Oltre la nobile intenzione vegana, è chiaro che il luogo è accuratamente progettato con un occhio ammiccante alla Milano modaiola e a la page, avida di novità. La prevalente e stanca estetica dello scrostato, dei mattoni a vista, del grezzo e del vintage, che è il finto per eccellenza anche quando recupera finiture autentiche, poiché finta e riesumatoria nelle intenzioni, qui lascia il passo – purtroppo – a qualcosa di molto diverso ma di altrettanto conformista. Tra poltroncine filate in color oro e dal velluto pastello o giallo sole, specchi, un’atmosfera carica di rosa cipria e altri toni zuccherosi, sembra lo showroom di Westwing.
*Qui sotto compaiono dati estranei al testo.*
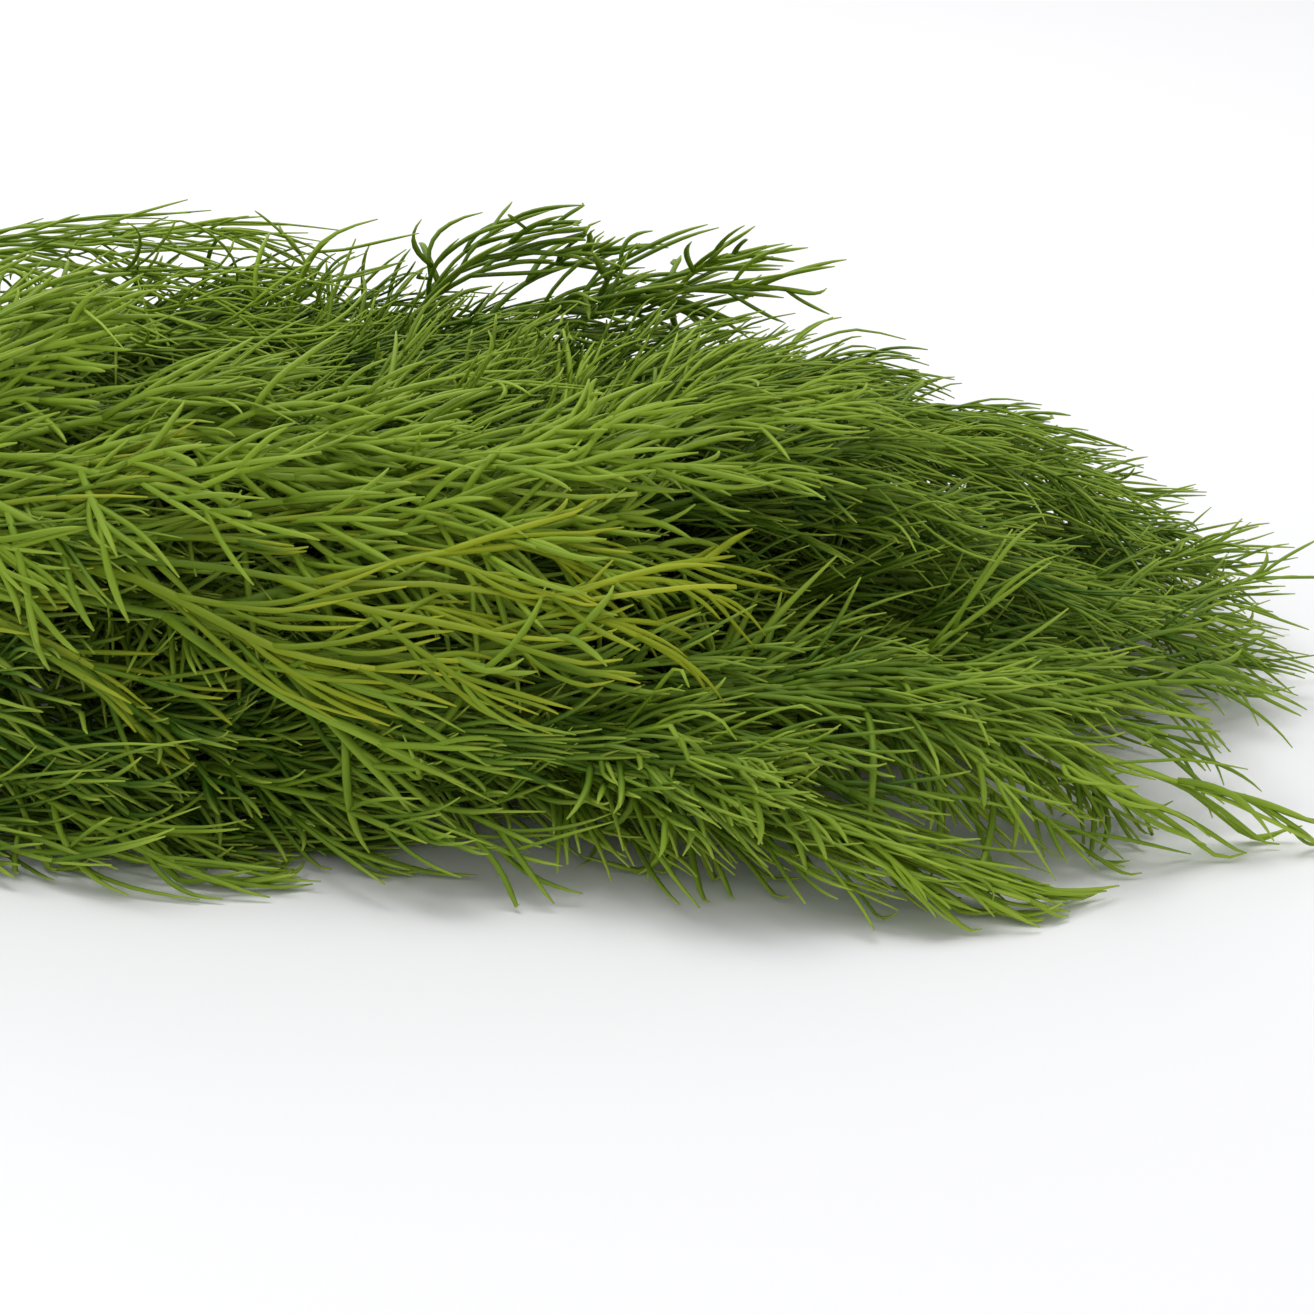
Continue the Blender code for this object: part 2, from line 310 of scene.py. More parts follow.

Linfa è letteralmente preso d’assalto in questi suoi primi mesi e questo parzialmente giustifica alcune incongruenze nel servizio, prontamente però neutralizzate da un calice offerto al banco del bar prima che il tavolo fosse pronto. Peculiarmente, il menu degustazione, tra gateau di patate e vellutata di porri è meno originale della scelta alla carta, dove compare ad esempio il sushi di jackfruit, un frutto tropicale raro a trovarsi da noi la cui polpa ha la consistenza di carne o pesce sfilacciati. È un piatto però poco riuscito, nonostante le belle guarnizioni come la maionese allo zenzero e la polvere di cappero. Perché quando al sushi manca il riso fatto a dovere, manca tutto. La carta dei vini è convenzionale e dai ricarichi molto importanti, ma l’acqua filtrata della casa a un euro è un apprezzabile elemento di onestà.
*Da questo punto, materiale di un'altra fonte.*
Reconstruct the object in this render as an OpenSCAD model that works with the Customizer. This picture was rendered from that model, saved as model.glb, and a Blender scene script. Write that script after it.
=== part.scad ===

Se dunque da Linfa intelligentemente si risparmiano virtuosismi accidentati e pericolosi, come la canoa di melanzane di Eleven Madison – piaga su cui gira il coltello di Pete Wells del New York Times – io avrei forse preferito un po’ meno bustine aperte e una concentrazione esclusiva su preparazioni fatte in casa, come ad esempio è il caso nell’altro esponente di punta della scena vegana milanese, Altatto. Rimane comunque un arricchimento più che valido alla ristorazione cittadina.
Opinione
Si parte con un vantaggio precostituito: quello di diffondere e arricchire la ristorazione vegetale di qualità, che di per sé è una missione lodevole. Linfa è complessivamente all’altezza di questa missione, pur con alcuni limiti. La cucina è fantasiosa ed equilibrata, buona espressione del mondo vegetale senza virtuosismi esagerati, sebbene non tutti i piatti riescano allo stesso modo, con l’ulteriore piccola macchia di fare uso frequente di preparazioni vegetali industriali. Il design e l’ambiente sono ricercati ma rispondenti a un certo conformismo modaiolo.
PRO
- Contributo benefico alla scena veg e alle potenzialità di questa anche nella ristorazione ambiziosa.
- Menu fantasioso ed equilibrato.
CONTRO
- Uso significativo di prodotti confezionati dell’industria vegana.
- Carta dei vini migliorabile.
- Ambiente un po’ stucchevole e modaiolo.